The Monroe Institute

May 3, 2014 by fpdorchak

We Are More Than Our Bodies. By Luigi Schiavonetti (†1810).Tvwatch at de.wikipedia [Public domain], from Wikimedia Commons.
We Are More Than Our Bodies. By Luigi Schiavonetti (†1810).Tvwatch at de.wikipedia [Public domain], from Wikimedia Commons.
I learned about The Monroe Institute (TMI) long ago, and am not sure if it was through Jane Roberts and Rob Butts’ exploration into the nature of consciousness or from Robert Monroe’s original book, Journeys Out of the Body, published in 1971. But as I read about the world of remote viewing, I discovered that it had also been part of the remote viewing world. TMI is situated near Virginia’s Blue Ridge Mountains, and is, according to their website, “...a non-profit research and educational organization dedicated to enhancing the uses and understanding of human consciousness.” They claim no religious, philosophical, nor spiritual affiliations. Further, they state: “We ask only that you consider the possibility that you are more than your physical body.”

TMI is about exploring human consciousness. It’s about expanding what we think we know about consciousness, life, and death. Anyone who can afford the time away and fee for attendances can go and learn how to tune into the inner world, through various programs and the incorporation of cutting edge audio technical wizardry (e.g., Hemi-Sync, Spatial Angle Modulation). I’ve purchased some of the home-use material, over the years, and have loved what I’ve used. Really cool stuff. I’ve been meditating off and on since kidhood, and have read metaphysical works since same, so none of this was new to me, but I loved how Mr. Monroe, like Jane and Rob, had brought the inner world out into the mainstream. There will always be people out there to dismiss and stomp on anything, no matter the “proof” that exists, and one person’s proof is another’s myth, but I learn from experience.
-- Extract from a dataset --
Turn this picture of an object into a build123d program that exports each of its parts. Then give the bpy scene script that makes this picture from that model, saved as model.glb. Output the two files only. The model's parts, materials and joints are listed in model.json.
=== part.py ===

What I learn may not be what you learn…but there is certainly much to be learned from TMI’s (and others’) experiences.

We all have our paths to follow.

So…as my fiction writer’s mind went to work (back in the late 90’s and early 2000s) and I considered probabilities, alternate realities, JFK, psychic “mechanics,” and my next writing project, I thought, man, I’d love to write something about remote viewing and this TMI stuff. Psychic is the result of those musings. Psychic is not Sleepwalkers, but the two are related. Psychic is darker, grittier. In my novel, I created “The Center,” which is a mash-up of TMI and Fort Meade, where the government’s remote viewing projects were located. The Center is a might darker than TMI. TMI is nothing like my novel. I’ve never been to TMI. I like what it’s about, and hope for more of that kind of research to flourish and make itself known. So much good can come from that kind of exploration, spread across the globe without the guise or filters of “religious, philosophical, nor spiritual affiliations.” In my humblest of opinions, we need more non-denominational explorations into the nature of consciousness. People can and will apply that knowledge through their various personal filters, and that is as it should be, but we need to know the lowest common denominators of what it is consciousness is all about. What we make of it, how we employ that knowledge is up to us.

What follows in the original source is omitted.